Visibility evolved from being a reporting function to a foundational capability. It became the basis of informed decision-making — enabling organisations to move from assumption to intelligence.
Across cyber, OT, collaboration and cloud environments, visibility defined the difference between reactive response and proactive resilience.
Infrastructure at the heart of continuity
Perhaps the most profound realisation of 2025 was the repositioning of infrastructure as a core pillar of business continuity.
Connectivity, networks, operational platforms and supporting systems were no longer viewed as background utilities. They became central to organisational performance, productivity and resilience. Business continuity and infrastructure performance increasingly became inseparable.
In moments of disruption, it is infrastructure that determines whether organisations pause, recover or fail entirely.
This shift elevated infrastructure teams from operational custodians to strategic contributors. Technology decisions became business decisions — and the accountability that followed was both necessary and overdue.
What this means for 2026
The defining lesson of 2025 is not restraint — it is clarity.

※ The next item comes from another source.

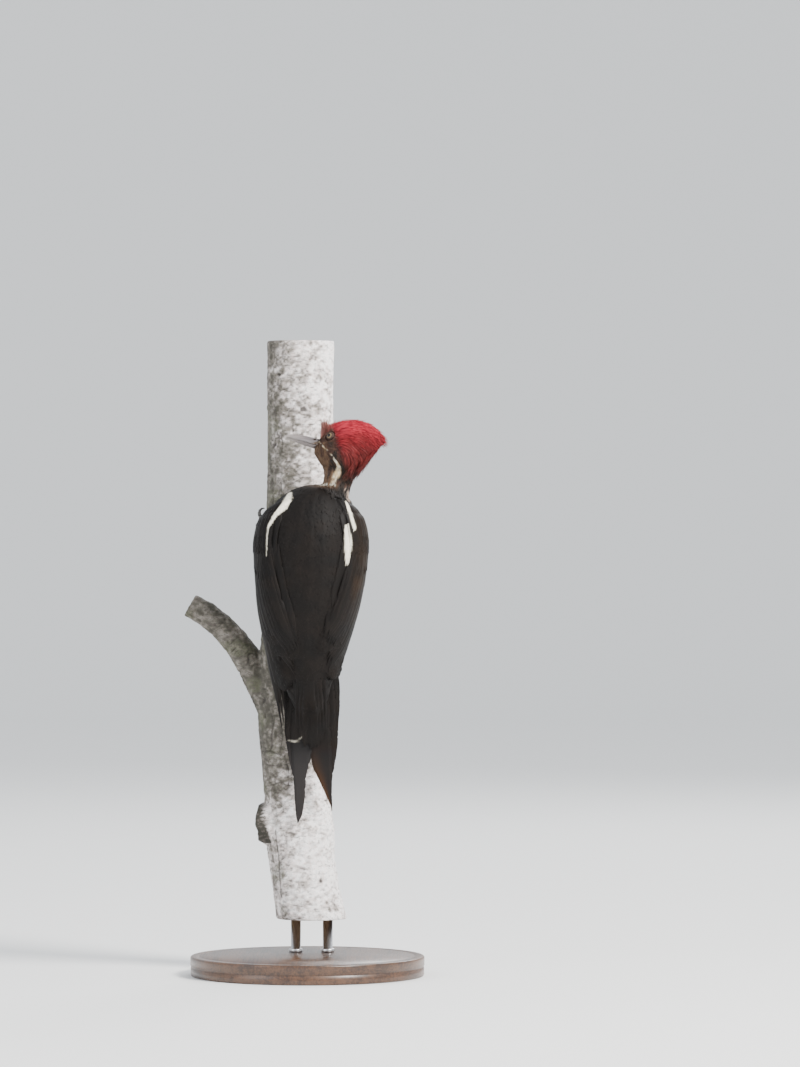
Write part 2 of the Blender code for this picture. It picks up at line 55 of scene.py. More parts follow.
class Socket:
    def __init__(self, paint, source):
        self.paint, self.source = paint, source

    def math(self, operation, first, second=0.0):
        return self.paint.node("Math", {"operation": operation}, {0: first, 1: second})

    def __add__(self, other):
        return self.math("ADD", self, other)

    def __radd__(self, other):
        return self.math("ADD", other, self)

    def __sub__(self, other):
        return self.math("SUBTRACT", self, other)

    def __rsub__(self, other):
        return self.math("SUBTRACT", other, self)

    def __mul__(self, other):
        return self.math("MULTIPLY", self, other)

    def __rmul__(self, other):
        return self.math("MULTIPLY", other, self)

    def __abs__(self):
        return self.math("ABSOLUTE", self)

    def sine(self):
        return self.math("SINE", self)

    def step(self, low, high):  # 0 below low, 1 above high, smooth between
        sockets = {"Value": self, "From Min": low, "From Max": high}
        return self.paint.node("MapRange", {"interpolation_type": "SMOOTHSTEP"}, sockets)


class Paint:
    # One material. Fixed values go straight onto the shader's sockets, and feed() links what varies.
    def __init__(self, name, **fixed):
        self.material = bpy.data.materials.new(name)
        self.material.use_nodes = True
        self.tree = self.material.node_tree
        self.shader = self.tree.nodes["Principled BSDF"]
        for key, value in fixed.items():
            self.shader.inputs[key.replace("_", " ")].default_value = value

    def node(self, kind, settings=None, sockets=None, out=0):
        made = self.tree.nodes.new("ShaderNode" + kind)
        for key, value in (settings or {}).items():
            if key == "stops":
                self.setStops(made.color_ramp, value)
            else:
                setattr(made, key, value)
        for key, value in (sockets or {}).items():
            if isinstance(value, Socket):
                self.tree.links.new(value.source, made.inputs[key])
            else:
                made.inputs[key].default_value = value
        return Socket(self, made.outputs[out])

    def setStops(self, ramp, stops):
        while len(ramp.elements) < len(stops):
            ramp.elements.new(0.5)
        for element, (place, colour) in zip(ramp.elements, stops):
            element.position = place
            element.color = (*colour, 1)

    def vector(self, operation, first, second=(0, 0, 0), out=0):
        return self.node("VectorMath", {"operation": operation}, {0: first, 1: second}, out)

    def place(self, stretch=(1, 1, 1)):  # a point's own place, scaled along each axis
        return self.vector("MULTIPLY", self.node("TexCoord", out="Object"), stretch)

    def tint(self):  # the colours that the mesh itself carries
        return self.node("VertexColor", {"layer_name": "plumage"})

    def noise(self, where, size, detail=4.0, rough=0.55):  # lumps about this many metres across
        sockets = {"Vector": where, "Scale": 1 / size, "Detail": detail, "Roughness": rough}
        return self.node("TexNoise", None, sockets)

    def mix(self, factor, first, second, blend="MIX"):
        first, second = (some if isinstance(some, Socket) else (*some, 1) for some in (first, second))
        settings = {"data_type": "RGBA", "blend_type": blend}
        return self.node("Mix", settings, {0: factor, 6: first, 7: second}, out=2)

    def feed(self, key, value):
        self.tree.links.new(value.source, self.shader.inputs[key])

    def bump(self, height, distance, strength=1.0):
        sockets = {"Height": height, "Distance": distance, "Strength": strength}
        self.feed("Normal", self.node("Bump", None, sockets))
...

Innovation has not slowed; it has matured. Transformation has not stalled; it has sharpened focus.
As we move into 2026, advantage will not belong to those who adopt the most technology, but to those who apply it with discipline, intent and operational coherence. It will favour organisations that prioritise resilience over optics, clarity over complexity, and measurable outcomes over conceptual ambition.
For technology leaders, the mandate heading into 2026 is clear: not more experimentation for its own sake, but more intentional application of what truly strengthens the organisation.
2025 clarified what matters.
2026 will belong to those who act on it — deliberately.